É claro que nem o arrazoado populista do mexicano Carrera nem o peep-show português programado para televisão em horário um bocadinho nobre farão qualquer espécie de história: nunca serão mais do que péssimos e momentâneos fogachos. 
O desgaste do primeiro já o atirou para as prateleiras do material descartável, bom para exportar para a Rússia e para todo o imenso e sempre infeliz Terceiro Mundo. 
Quanto ao segundo, sobreviverá por momentos no merchandising da bolha televisiva nacional (esticado até ao telenovelo e reposto de quando em vez), desaparecendo depois para sempre, algures na zona C das lojas de aluguer de filmes – e no sempre infeliz e imenso Terceiro Mundo. 
E também na Rússia – claro está. 
No preciso momento em que escrevia estas linhas (03h46 de 26-03-2006), passava na televisão uma versão brasileira d’Os Maias
De imediato, a minha memória serviu-me um momento com mais de 40 anos que assenta aqui que nem uma luva: a grande tristeza e indignação que a minha tia-avó Maria d’Eça de Queiroz de Castro sentiu quando soube que, no Brasil, existiam edições pirateadas das obras do seu pai que mais não eram do que resumos das cenas de maior erotismo nelas descritas.
Comparando agora o que sobrou do tão mal aproveitado Amaro com Os Maias brasileiros – e descontando as críticas que também se podem fazer com toda a justiça a tal trabalho (que raio faz ali A Relíquia?!?) –, é-me impossível não gritar bem alto: Brasil!, viva o Brasil!... 

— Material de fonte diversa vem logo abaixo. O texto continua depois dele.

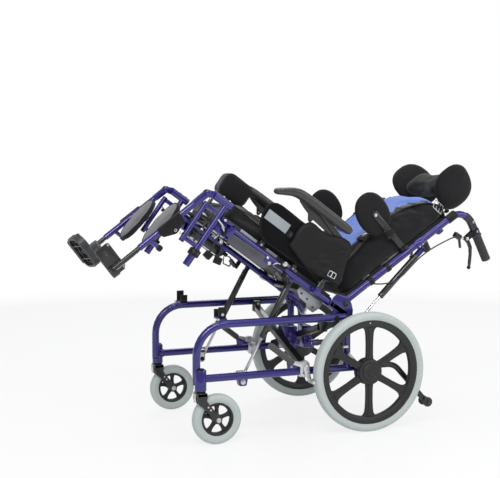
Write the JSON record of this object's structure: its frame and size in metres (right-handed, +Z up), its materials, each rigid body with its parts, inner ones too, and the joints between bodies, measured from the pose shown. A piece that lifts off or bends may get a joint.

Três dias mais tarde, li nos jornais um obituário sobre o grande escritor polaco Stanislaw Lem – que muito aprecio. Ali fiquei a saber que Lem nunca gostou das adaptações que realizadores como Andrei Tarkovsky e Steven Soderberg fizeram, em tempos muito diferentes, do seu enigmático romance de ficção científica de título Solaris. E imediatamente constatei a sorte enorme que coube nesta matéria ao autor de Memórias Encontradas Numa Banheira, A Voz do Dono ou Biblioteca do Século XXI.